My family goes back about 260 years in Nova Scotia. They were some of the original founders from Germany, on the south shore. Today, I live on the south shore not far from where my ancestors put down roots, and I feel deeply at home there. It's almost a visceral connection, like it’s in my DNA or something. When my husband and I moved there over 20 years ago, as I do everywhere, I wanted to know whom I'm sharing my home with, what wildlife lives there as well and has predated me by millennia. And there is abundant wildlife: mink, weasels, muskrat, beaver, porcupine, coyote, and plentiful birds. Mostly, because I'm on the ocean, it’s shorebirds and the seabirds I can see from land. So I became captivated.
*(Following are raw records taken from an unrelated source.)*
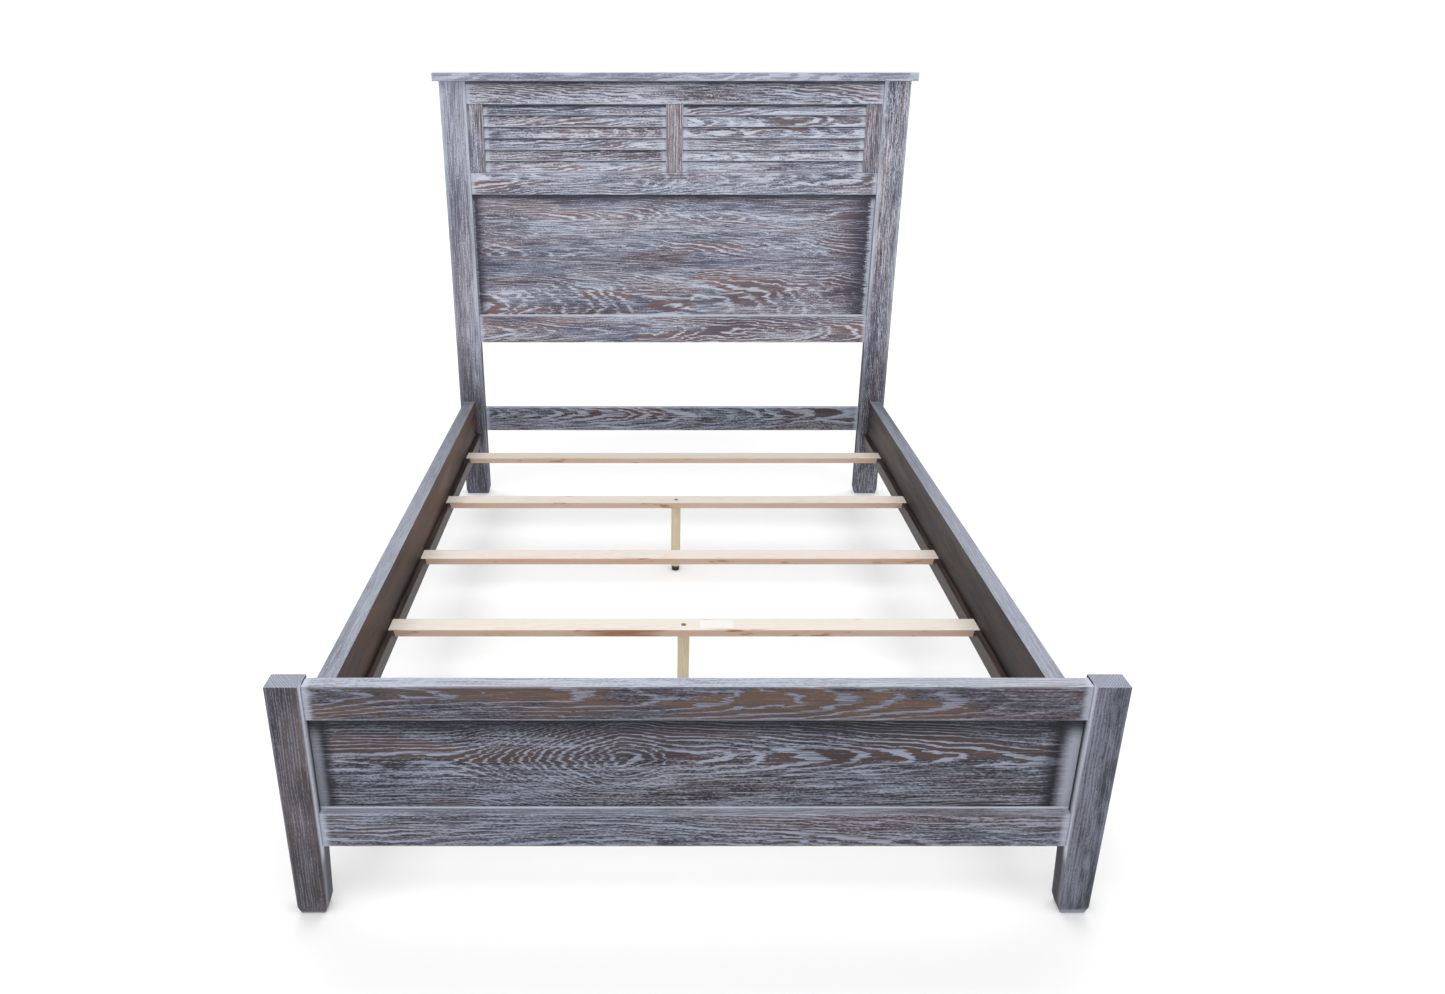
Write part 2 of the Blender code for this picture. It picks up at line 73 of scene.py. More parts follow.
# Tones of an oak board: bare dark wood, bare brown latewood, blue-grey glaze and white wash
HEAD_TONE = (paint(62, 59, 71), paint(116, 102, 106), paint(118, 121, 139), paint(200, 205, 218))
FOOT_TONE = (paint(28, 26, 33), paint(86, 73, 73), paint(82, 84, 96), paint(154, 160, 177))
WARM_TONE = (paint(38, 34, 37), paint(96, 81, 75), paint(76, 75, 86), paint(134, 138, 153))
POOLED = paint(182, 188, 202)           # wash in corners and on edges
CHALK = paint(212, 216, 226)            # wash in the sharpest corners
END_GRAIN = paint(126, 129, 141)

# Pairs of a dark and a light colour that noise mixes
SHADE = (paint(52, 50, 58), paint(84, 85, 96))
STAIN = (paint(30, 25, 24), paint(100, 73, 57))
COOL_STAIN = (paint(30, 27, 28), paint(94, 82, 79))
LEDGER_STAIN = (paint(26, 22, 22), paint(70, 54, 46))
PINE = (paint(205, 198, 190), paint(197, 183, 169))
DOWEL = (paint(206, 192, 164), paint(186, 166, 132))
ZINC = (paint(120, 114, 108), paint(156, 150, 144))
SAWN_EDGE = paint(186, 143, 115)
KNOT = paint(136, 90, 54)
# painted shade of a bolt's hexagon socket and of the wood around its head
SOCKET_SHADE = paint(44, 38, 34)
PAPER = paint(220, 218, 216)
STEEL = (0.62, 0.62, 0.60, 1.0)
BLACK = (0.012, 0.012, 0.013, 1.0)
WHITE = (1.0, 1.0, 1.0, 1.0)

# Noise cycles per metre along the grain, across it and through the board's depth
TEAR = (7.0, 230.0, 230.0)              # ragged sides of a porous band
STRAND = (9.0, 220.0, 220.0)            # long strands of fibre
PORE = (110.0, 400.0, 400.0)            # short open pores
PATCH = (2.2, 12.0, 12.0)               # where bands widen and latewood lies bare
BROAD = (1.8, 11.0, 11.0)               # slow change of wash and of wood colour
WIPED = (6.0, 22.0, 22.0)               # dark patches where the wash was wiped off
DRIFT = (1.3, 1.6, 1.6)                 # stray of the pith line
RIPPLE = (9.0, 30.0, 30.0)              # waves in the rings
STREAK = (6.0, 160.0, 160.0)            # streaks in a stained strip
PINE_PATCH = (3.0, 14.0, 14.0)
PINE_BLOT = (9.0, 60.0, 60.0)

TEAR_REACH = 0.07           # how far along the grain the fibres shift a ring's edge
RIPPLE_DEPTH = 0.011        # how far the waves move a ring
UNEQUAL = (0.27, 1.2)       # rings' unequal widths: how often they change, and how much
RAGGED = 0.045              # how far the fibres shift the border of pooled wash
SLAT_STAIN = (-0.19, 0.15)  # middle and half length of the stain on slat 4's edge


class Graph:
    """Builds a material's nodes with short calls that return sockets."""

    def __init__(self, name):
        self.material = bpy.data.materials.new(name)
        self.material.use_nodes = True
        self.tree = self.material.node_tree
        self.shader = self.tree.nodes["Principled BSDF"]

    def node(self, kind, **settings):
        node = self.tree.nodes.new(kind)
        for key, value in settings.items():
            setattr(node, key, value)
        return node

    def put(self, socket, value):
        """Link a socket to an input, or set a plain value on it."""
        if isinstance(value, bpy.types.NodeSocket):
            self.tree.links.new(value, socket)
        elif value is not None:
            socket.default_value = value

    def math(self, operation, *values):
        node = self.node("ShaderNodeMath", operation=operation)
        for socket, value in zip(node.inputs, values):
            self.put(socket, value)
        return node.outputs[0]

    def add(self, first, second):
        return self.math("ADD", first, second)

    def subtract(self, first, second):
        return self.math("SUBTRACT", first, second)

    def multiply(self, first, second):
        return self.math("MULTIPLY", first, second)

    def multiply_add(self, first, second, third):
        return self.math("MULTIPLY_ADD", first, second, third)

    def length(self, first, second):
        """Length of a vector in a plane."""
        squares = self.add(self.multiply(first, first), self.multiply(second, second))
        return self.math("SQRT", squares)

    def smooth(self, value, low, high, start=0.0, end=1.0):
        """A soft step from start, where value is low, to end, where it is high."""
        node = self.node("ShaderNodeMapRange", interpolation_type="SMOOTHSTEP")
        for socket, item in zip(node.inputs, (value, low, high, start, end)):
            self.put(socket, item)
        return node.outputs[0]

    def vector(self, x, y, z):
        node = self.node("ShaderNodeCombineXYZ")
        for socket, value in zip(node.inputs, (x, y, z)):
            self.put(socket, value)
        return node.outputs[0]

    def components(self, vector):
        node = self.node("ShaderNodeSeparateXYZ")
        self.put(node.inputs[0], vector)
        return node.outputs

    def channels(self, color):
        node = self.node("ShaderNodeSeparateColor")
        self.put(node.inputs[0], color)
        return node.outputs

    def scaled(self, vector, factors, offset=(0.0, 0.0, 0.0)):
        node = self.node("ShaderNodeVectorMath", operation="MULTIPLY_ADD")
        self.put(node.inputs[0], vector)
        node.inputs[1].default_value = factors
        node.inputs[2].default_value = offset
        return node.outputs[0]

    def noise(self, vector, cycles, seed, detail=2.0, roughness=0.5):
        """Outputs of a noise with so many cycles per metre: a value and a colour."""
        node = self.node("ShaderNodeTexNoise")
        self.put(node.inputs["Vector"], self.scaled(vector, cycles, seed))
        node.inputs["Scale"].default_value = 1.0
        node.inputs["Detail"].default_value = detail
        node.inputs["Roughness"].default_value = roughness
        return node.outputs

    def chance(self, number):
        """Outputs of a random value and colour that belong to a whole number."""
        node = self.node("ShaderNodeTexWhiteNoise", noise_dimensions="1D")
        self.put(node.inputs["W"], number)
        return node.outputs

    def mix(self, factor, first, second):
        node = self.node("ShaderNodeMix", data_type="RGBA")
        self.put(node.inputs["Factor"], factor)
        self.put(node.inputs["A"], first)
        self.put(node.inputs["B"], second)
        return node.outputs["Result"]

    def bump(self, height, distance, strength):
        node = self.node("ShaderNodeBump")
        node.inputs["Strength"].default_value = strength
        node.inputs["Distance"].default_value = distance
        self.put(node.inputs["Height"], height)
        self.put(self.shader.inputs["Normal"], node.outputs[0])

    def position(self):
        return self.node("ShaderNodeTexCoord").outputs["Object"]

    def finish(self, color, roughness):
        self.put(self.shader.inputs["Base Color"], color)
        self.put(self.shader.inputs["Roughness"], roughness)
        return self.material


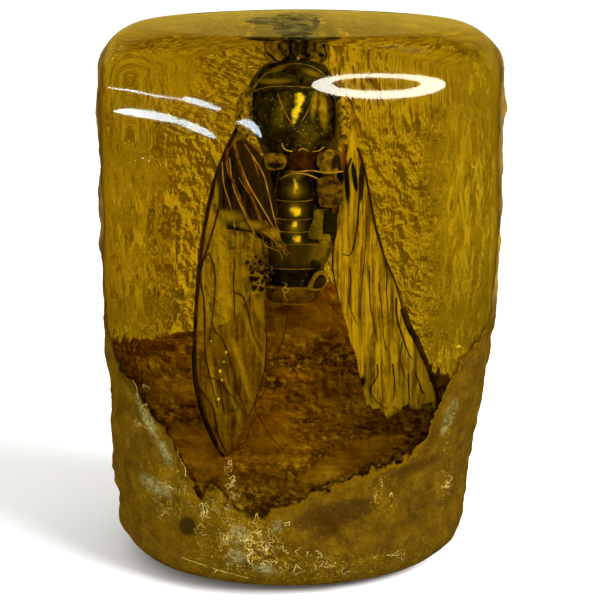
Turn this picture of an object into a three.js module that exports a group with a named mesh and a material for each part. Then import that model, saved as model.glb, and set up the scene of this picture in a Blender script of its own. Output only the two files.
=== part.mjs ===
// A block of amber-coloured casting resin, polished in front and on top and rough all round.
// Millimetres, +Z up, front towards -Y. The origin is the middle of the flat foot.
import * as THREE from "three";

// Driving dimensions, in millimetres
const BLOCK_WIDTH = 54;
const BLOCK_DEPTH = 42;
const BLOCK_HEIGHT = 74.5;
const PLAN_SQUARENESS = 2.2; // 2 is an ellipse, and more is nearer to a rectangle
const TOP_ROUNDING_FRONT = 0.8; // in front and behind
const TOP_ROUNDING_SIDE = 6.5;
const FOOT_ROUNDING = 7;
const TOP_DOME = 1;
const TOP_SLOPE = 0.03; // the top falls this much per millimetre towards the back
const TOP_SLOPE_FROM = 60;
const SIDE_BULGE = 0.5;
const FOOT_DRAW_IN_LEFT = 1.4;
const FOOT_DRAW_IN_RIGHT = 4.2;
const DRAW_IN_TOP = 48;
const LUMP_HEIGHT = 0.55;

// The polished window in front: its lower edge at the middle, and how far the edge climbs at each side
const WINDOW_EDGE_MIDDLE = 9;
const WINDOW_EDGE_CLIMB = 22;
const WINDOW_EDGE_SOFTNESS = 3;
const WINDOW_HALF_ANGLE = THREE.MathUtils.degToRad(78);

// Steps round the block and up each stretch of its outline
const STEPS_ROUND = 60;
const FOOT_RINGS = 3;
const FOOT_ROUNDING_STEPS = 4;
const WALL_STEPS = 14;
const TOP_ROUNDING_STEPS = 5;
const TOP_RINGS = 4;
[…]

I became a piping plover guardian about 18 years ago. I help monitor their mating and nest building, and try to educate people not to have their dogs off leash when the piping plovers are nesting and take away trash so that seagulls and crows aren’t attracted and then take the eggs or chicks. In the last two years we've had a lot of predation, but we don't even know what's attacking them, whether it's a fox or an owl or a gull.

At the end of the book, you write, “The glory of life is the incalculable variety of forms and functions that exist.” Unpack that idea for us.

Conservation changed my life, Simon. When I began to fall in love with wild things and wild places, and then meet people like Alan Rabinowitz, who introduced me to the rain forests of Belize, my eyes were opened. I became aware and awake. Scientists say today that in a teaspoon of soil, there can be as many as 10,000 bacteria. We haven't even begun to discover the variety of wild things in the world. It's a constant state of wonder for me.

This interview was edited for length and clarity.